Now, there are at least two ways in which sit-ins and civil disobedience and whatever — least two major ways in which it can occur. One, when a law exists, is promulgated, which is totally unacceptable to people and they violate it again and again and again till it’s rescinded, appealed. Alright, but there’s another way. There’s another way. Sometimes, the form of the law is such as to render impossible its effective violation — as a method to have it repealed. Sometimes, the grievances of people are more — extend more — to more than just the law, extend to a whole mode of arbitrary power, a whole mode of arbitrary exercise of arbitrary power.

And that’s what we have here. We have an autocracy which — which runs this university. It’s managed. We were told the following: If President Kerr actually tried to get something more liberal out of the Regents in his telephone conversation, why didn’t he make some public statement to that effect? And the answer we received — from a well-meaning liberal — was the following: He said, “Would you ever imagine the manager of a firm making a statement publicly in opposition to his Board of Directors?” That’s the answer.

Well I ask you to consider — if this is a firm, and if the Board of Regents are the Board of Directors, and if President Kerr in fact is the manager, then I tell you something — the faculty are a bunch of employees and we’re the raw material! But we’re a bunch of raw materials that don’t mean to be — have any process upon us. Don’t mean to be made into any product! Don’t mean — Don’t mean to end up being bought by some clients of the University, be they the government, be they industry, be they organized labor, be they anyone! We’re human beings!

And that — that brings me to the second mode of civil disobedience. There’s a time when the operation of the machine becomes so odious, makes you so sick at heart that you can’t take part! You can’t even passively take part! And you’ve got to put your bodies upon the gears and upon the wheels, upon the levers, upon all the apparatus — and you’ve got to make it stop! And you’ve got to indicate to the people who run it, to the people who own it — that unless you’re free the machine will be prevented from working at all!!

That doesn’t mean — I know it will be interpreted to mean, unfortunately, by the bigots who run The Examiner, for example — That doesn’t mean that you have to break anything. One thousand people sitting down some place, not letting anybody by, not [letting] anything happen, can stop any machine, including this machine! And it will stop!!

We’re gonna do the following — and the greater the number of people, the safer they’ll be and the more effective it will be. We’re going, once again, to march up to the 2nd floor of Sproul Hall. And we’re gonna conduct our lives for awhile in the 2nd floor of Sproul Hall. We’ll show movies, for example. We tried to get Un Chant d’Amour and [they] shut them off. Unfortunately, that’s tied up in the court because of a lot of squeamish moral mothers for a moral America and other people on the outside. The same people who get all their ideas out of the San Francisco Examiner. Sad, sad. But, Mr. Landau — Mr. Landau has gotten us some other films.
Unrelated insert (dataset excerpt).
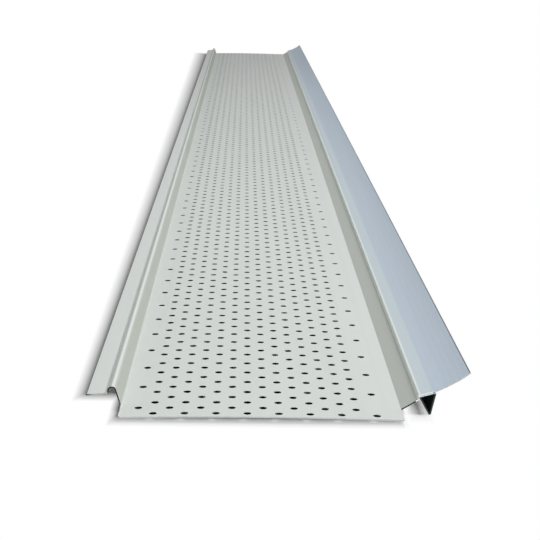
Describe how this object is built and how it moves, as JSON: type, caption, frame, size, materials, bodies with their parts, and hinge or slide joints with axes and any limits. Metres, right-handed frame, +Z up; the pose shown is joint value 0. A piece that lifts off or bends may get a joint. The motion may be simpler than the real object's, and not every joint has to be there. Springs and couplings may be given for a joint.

Likewise, we’ll do something — we’ll do something which hasn’t occurred at this University in a good long time! We’re going to have real classes up there! They’re gonna be freedom schools conducted up there! We’re going to have classes on [the] 1st and 14th amendments!! We’re gonna spend our time learning about the things this University is afraid that we know! We’re going to learn about freedom up there, and we’re going to learn by doing!!

Now, we’ve had some good, long rallies. [Rally organizers inform Savio that Joan Baez has arrived.] Just one moment. We’ve had some good, long rallies. And I think I’m sicker of rallies than anyone else here. She’s not going to be long. I’d like to introduce one last person — one last person before we enter Sproul Hall. Yeah. And the person is Joan Baez.